「恵まれない子どもたち」はなぜ学校の先生になりたがるのか


子供時代に、年に一度は学校で恵まれない子どもたちの生活をビデオで見せられ、募金をしたり、古着を送ったりした人は多いと思う。

夕ご飯時にそんな特集を見て、無言のきまずい雰囲気になったこともあると思う。

小学生の頃から、ある疑問があった。
なぜか、「恵まれない子どもたち」の夢は例外なく学校の先生、たまに看護師なのだ。学校で見せるものだから、学校の先生に媚びてるのかとも邪推した。

しかしこの前ふと思い出し、考え、納得した。
そこに真の貧しさを感じた。

まずは日本の子供の夢を確認する。
日本の小学生のなりたい職業はこちらを参照するとわかる。多種多様だ。彼ら彼女らの身近なヒーローへの憧れなのだろう。

2017年度小学生の「将来なりたい職業」ランキング
https://news.mynavi.jp/article/20180424-621599/

ここからは、想像による補完が入るのだけど。
恐らく「恵まれない子どもたち」の世界にユーチューバーはいない。研究者もいない。プロのサッカー選手もいなければ、パティシエールもいない。

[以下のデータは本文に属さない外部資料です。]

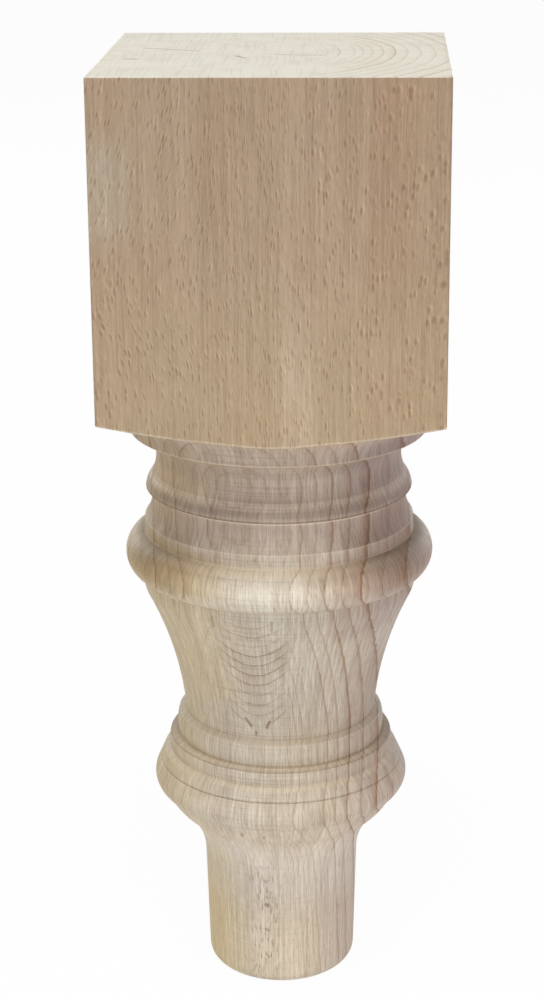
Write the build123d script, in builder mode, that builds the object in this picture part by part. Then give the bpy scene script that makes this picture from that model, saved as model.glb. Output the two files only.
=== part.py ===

想像できないもの、知らないものに将来なりたいと思う子供なんていない。カツ丼を知らない人はカツ丼を食べたいとは思わない。

彼ら彼女らの世界は農業・畜産などの家業と、学校しかないのだろう。だから憧れる対象が、学校の先生くらいしかないのだろう。普段の生活だけでなく、夢見ることすら制限されていて、しかもその自覚がない(ように思える)。これが真の貧しさなのだろう。そう思ったら、寒気に近い寂しさを覚えた。

僕にはどうすることもできない。僕は自分の生活をより楽にすることだけで精一杯だ。募金はそこそこの額を突っ込んでいるが、これは募金で解決することのようにも思えない。

僕自身貧しい子供時代を過ごした。もしかしたら僕も、彼ら、彼女らと同様の「貧しさ」を抱えて生きているのかもしれない。